In the year 2000, his veneration was extended also within the Russian Patriarchate: at the request of Abbot Pankraty of Valaam Monastery, the Patriarch of Moscow and All Russia, Alexei II, approved, by a decision of 19 July, the inclusion of Saint Antipas in the Synaxarion of the Russian Orthodox Church. More recently, in the year 2020, the Autonomous Orthodox Church of Finland appointed that the “Sweet Kissing” icon, the one that the Saint found on Athos and left as an inheritance, be honored each year on 11 January, the day after the commemoration of Saint Antipas. Brought to Finland together with the relocation of the Valaam community in the year 1940, in the time of the war, the icon is kept today in the “Transfiguration” cathedral of the New Valaam Monastery, being one of the most honored icons of that foundation.

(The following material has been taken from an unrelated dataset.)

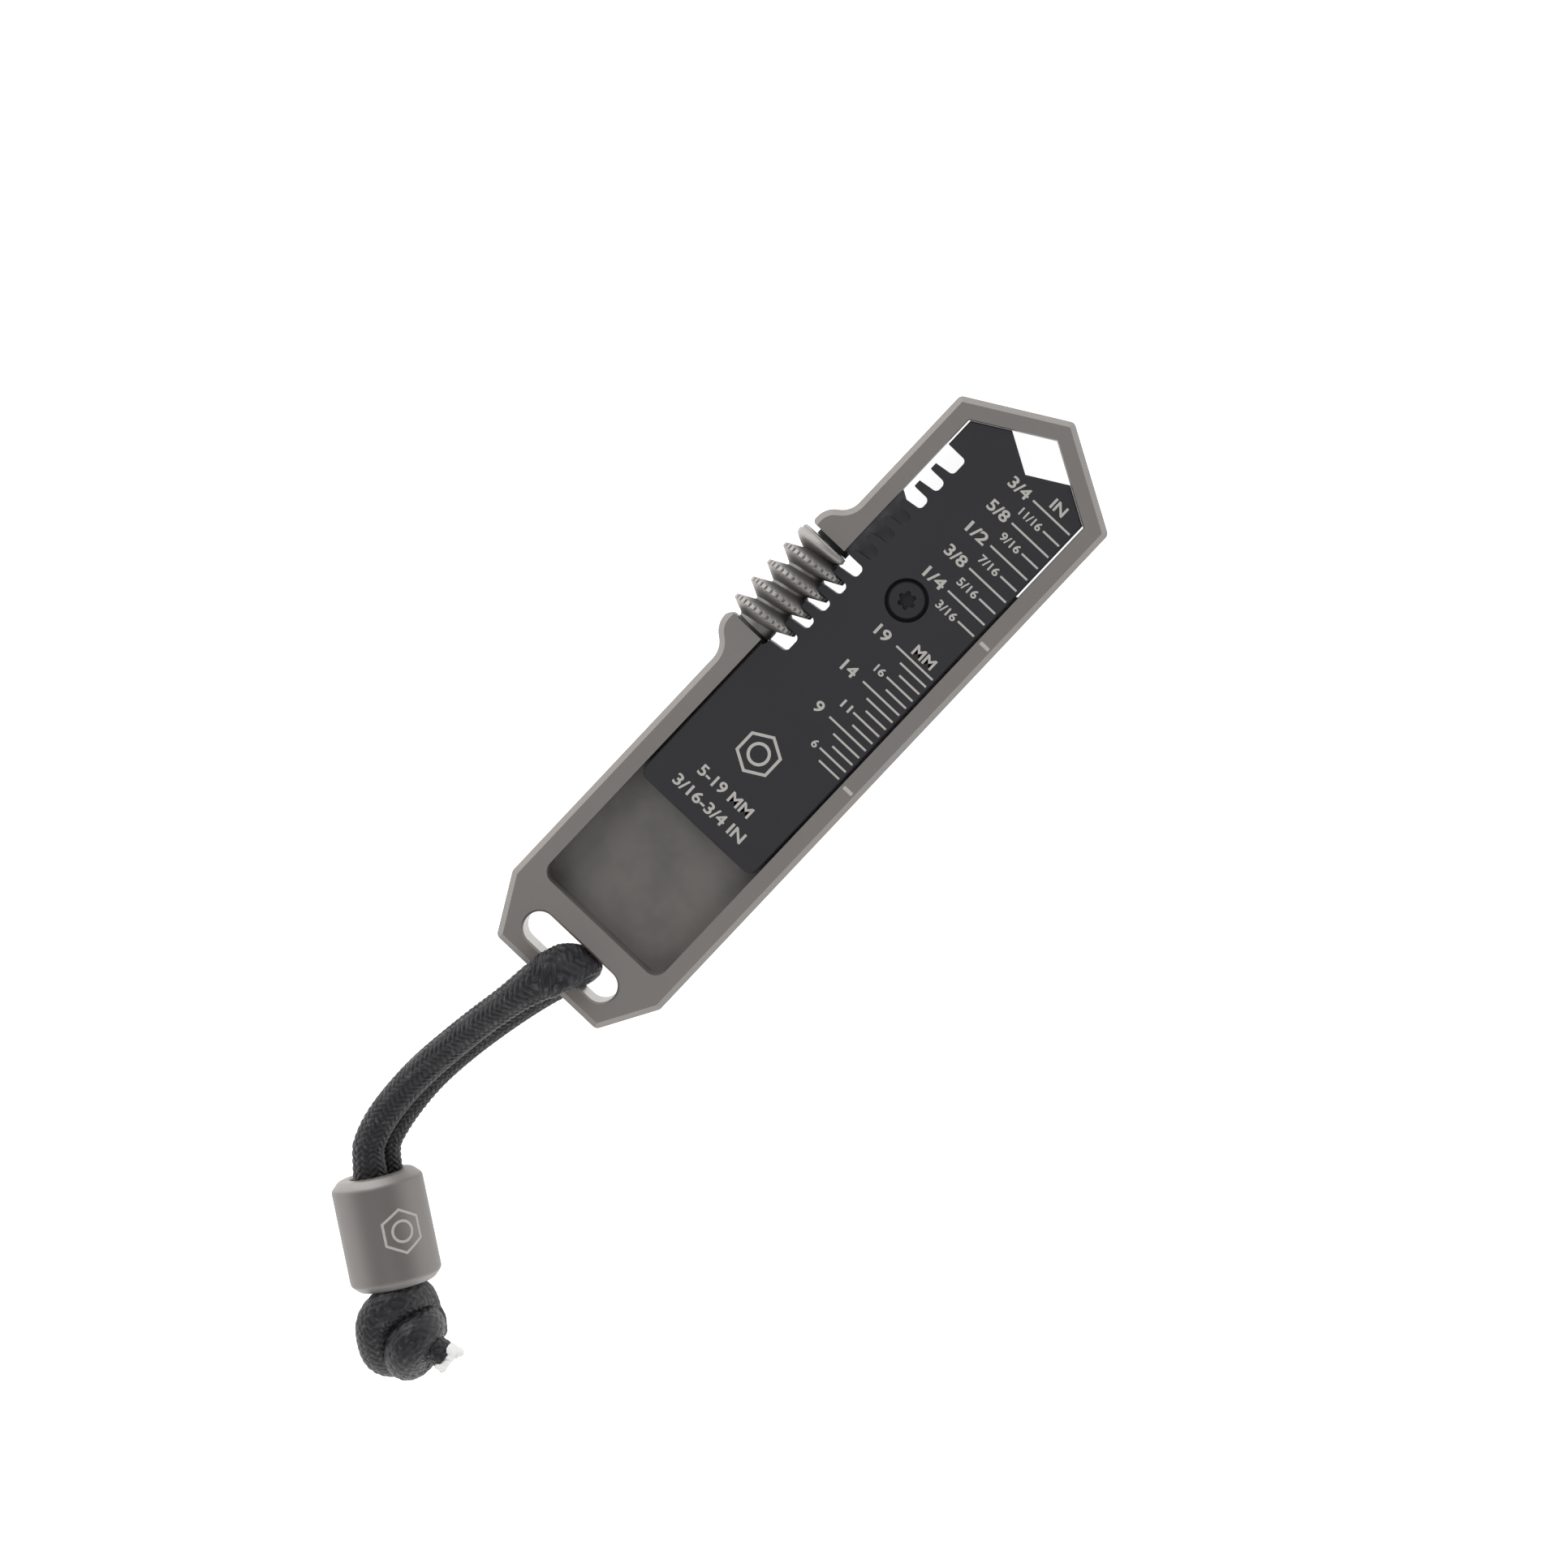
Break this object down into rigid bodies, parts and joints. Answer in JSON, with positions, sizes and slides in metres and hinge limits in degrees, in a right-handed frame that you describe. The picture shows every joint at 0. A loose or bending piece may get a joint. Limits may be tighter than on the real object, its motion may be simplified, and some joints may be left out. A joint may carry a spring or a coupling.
{
  "type": "pocket adjustable wrench",
  "caption": "Flat pocket adjustable wrench: a milled frame with half a hexagon at its head, a sliding jaw plate with a rack, a knurled worm, and a cord lanyard with a bead.",
  "frame": {"origin": "centre of the lanyard slot at half the frame's thickness", "axes": "+Y from the lanyard slot to the head along the frame, +Z out of the face with the scales, +X to the side away from the worm"},
  "size_m": [0.0387, 0.1405, 0.0169],
  "materials": {
    "blasted_titanium": "bead-blasted titanium, dull warm grey, milled edges a little brighter",
    "machined_titanium": "turned and knurled titanium, satin",
    "tumbled_titanium": "turned and tumbled titanium, satin",
    "black_coated_steel": "hardened steel with a matt near-black carbon coating, markings lasered in light grey",
    "black_oxide_steel": "black oxide, satin",
    "bare_steel": "ground stainless steel",
    "black_rubber": "matt nitrile rubber",
    "black_acetal": "turned black acetal",
    "braided_nylon": "braided black nylon sheath with a slight sheen",
    "white_nylon_strands": "twisted white nylon core strands, cut"
  },
  "bodies": {
    "frame": {"frame_body": "blasted_titanium", "axle_pin_lower": "bare_steel", "axle_pin_upper": "bare_steel", "axle_spring": "bare_steel", "friction_ring": "black_rubber", "thrust_washer": "black_acetal", "cord_front_leg": "braided_nylon", "cord_back_leg": "braided_nylon", "lanyard_knot": "braided_nylon", "cord_core_ends": "white_nylon_strands"},
    "slider": {"jaw_slider": "black_coated_steel", "slider_screw": "black_oxide_steel", "guide_nut": "bare_steel"},
    "worm": {"worm_screw": "machined_titanium"},
    "bead": {"lanyard_bead": "tumbled_titanium"}
  },
  "joints": [
    {"name": "slider_travel", "type": "slide", "parent": "frame", "child": "slider", "axis": [0, -1, 0], "range_m": [0, 0.01649]},
    {"name": "worm_spin", "type": "hinge", "parent": "frame", "child": "worm", "pos_m": [-0.011, 0.05, 0], "axis": [0, 1, 0], "range_deg": [0, 2122]},
    {"name": "bead_slide", "type": "slide", "parent": "frame", "child": "bead", "axis": [-0.8192, 0.5736, 0], "range_m": [0, 0.0025]}
  ],
  "couplings": [
    {"joint": "worm_spin", "follows": "slider_travel", "rad_per_m": 2244}
  ]
}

Thus Saint Antipas of Calapodești remains the only saint of Romanian birth so clearly honored in the Athonite, Russian, and Romanian traditions alike — a testimony that holiness is born in a place and in a people, yet does not remain enclosed within them.

Conclusion

The life of Saint Antipas is, above all, the life of a man of prayer. From the hermit Gedeon of Vrancea, through the Moldavian fathers of Athos, and as far as the stillness of Valaam, he received and bore the same treasure: the unceasing prayer of the heart, handed down along the thread of the hesychast tradition that binds Moldavia, the Holy Mountain, and the Russian north. Precisely because this work knows no borders, his life could bear fruit far from the place of his birth and could be honored by different Churches and peoples. In him, Eastern Orthodoxy recognizes not a saint of a single country, but a teacher of stillness and of prayer, of profit to any Christian who seeks the way of the pure heart. For Saint Antipas does not call us all to the measure of his wilderness, but he calls us all to the same work: to bring the mind down into the heart, to cleanse ourselves of dispersion, and to make of the name of the Lord Jesus Christ the inward breath of our life.